As the planet moves closer to the Sun along its orbit the gravitational force works to increase the velocity. In contrast, as the planet is moving further away, the gravity of the Sun gradually decelerates the body and it is slowed down.

A planet in orbit about the Sun sweeps out equal areas A in the same time interval t.

A line that divides an ellipse in half and passes through the widest part of the ellipse is called the major axis. A line perpendicular to this axis and dividing the ellipse in half is called the minor axis. Half the length of the major axis is called the semi-major axis, and is represented by a. The period required for a planet to complete one full orbit is represented by P. Mathematically then, by squaring both sides, Kepler's third law can be represented as follows:

${\displaystyle P^2\propto a^3}$

where the alpha symbol (α) means "proportional to".

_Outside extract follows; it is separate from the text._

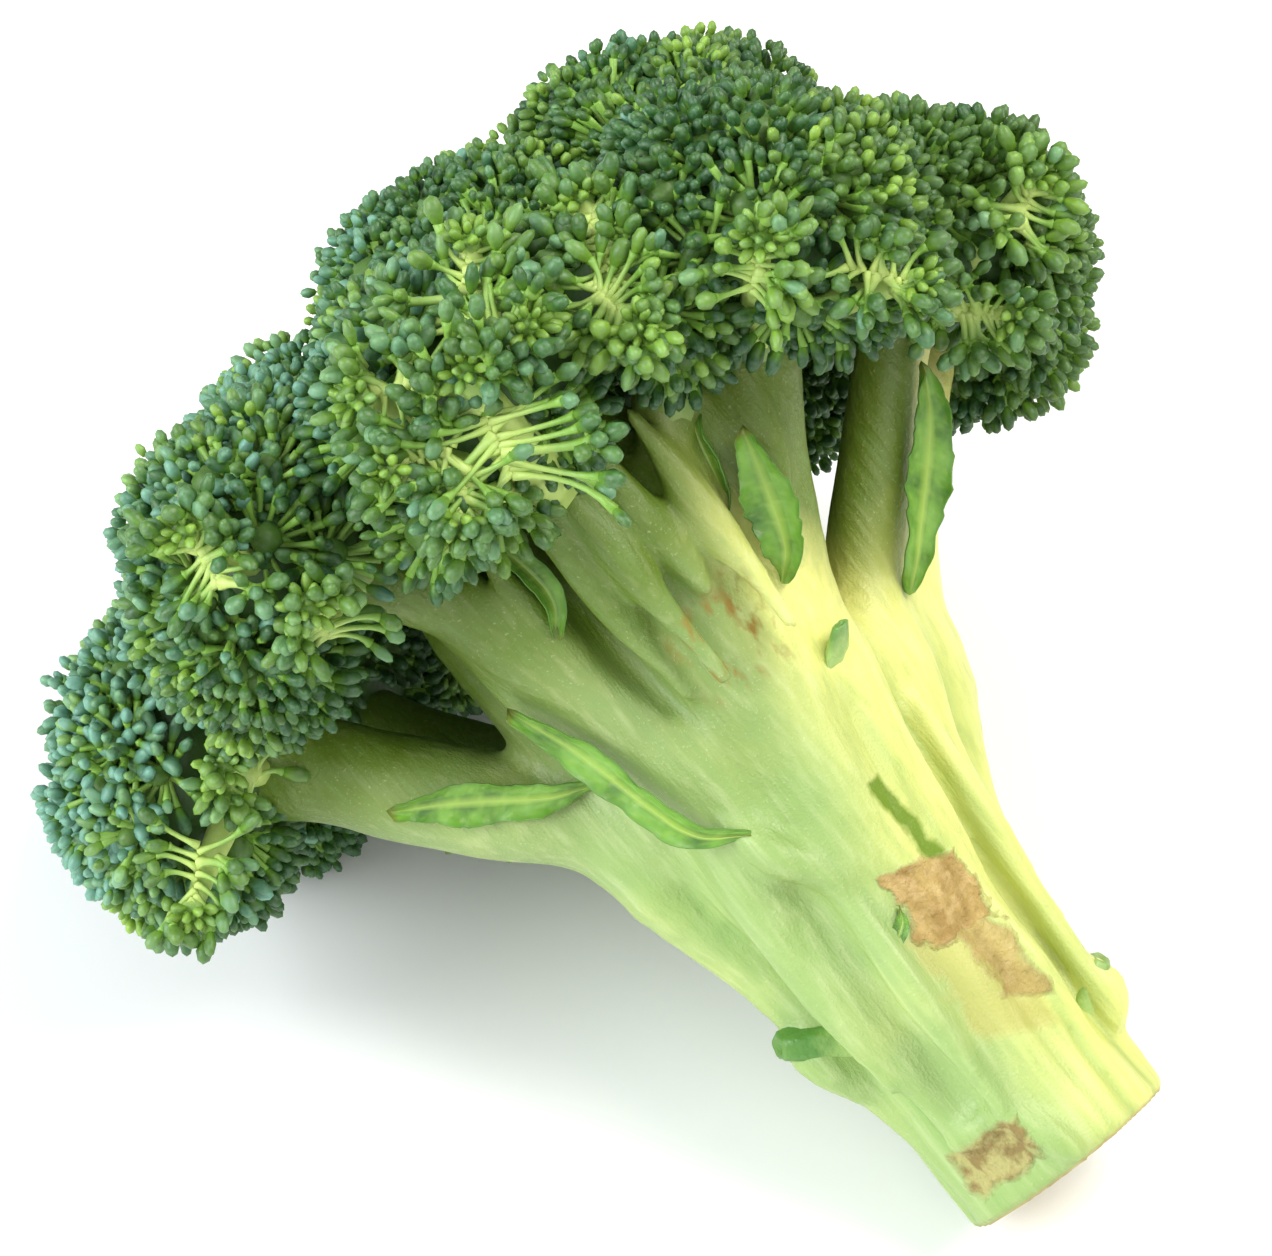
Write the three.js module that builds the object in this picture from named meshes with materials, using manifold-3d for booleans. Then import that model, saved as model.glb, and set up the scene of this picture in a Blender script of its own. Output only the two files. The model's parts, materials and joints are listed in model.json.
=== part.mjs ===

The ratio of the semi-major axis to the distance of a focus from the center of an ellipse is called the eccentricity of the orbit. When the two foci of the ellipse are on top of each other, the eccentricity is exactly 0.0 and the shape is a circle. As the eccentricity increases, the orbiting planet moves much further away than at the closest approach. The orbital eccentricity for planets in our Solar system varies from as much as 0.25 for Pluto down to 0.0068 for Venus.

The scientific name for the point of closest approach is the periapsis, while the most distance separation is the apoapsis. In the case of planets orbiting the Sun, these are called the perihelion and aphelion, respectively. (The -helion suffix comes from the Greek name for the Sun deity, Helios. This word is also the source of the name for the element Helium.)

The second and third laws provide a basis for calculating the period of any planet orbiting the Sun, as well as determining where the planet will be located along the orbital path.

Two elliptical orbits with the same major axis a but different eccentricity.

Perhaps the counter-intuitive aspect of the third law is that for any two identical bodies orbiting the Sun with the same semi-major axis, the orbital period is the same. This is true even if one is orbiting in a perfect circle and the other has an orbit that is highly elliptical (has a relatively high eccentricity). The elliptical shape will fit entirely within the circle except at two points, so it is actually a shorter orbital path. However the perihelion of the ellipse will be located further from the Sun, so the planet will spend more time traversing the distant section of the orbit. The shorter orbit and the slower traverse of the perihelion compensate for each other, resulting in an identical period with the circular orbit.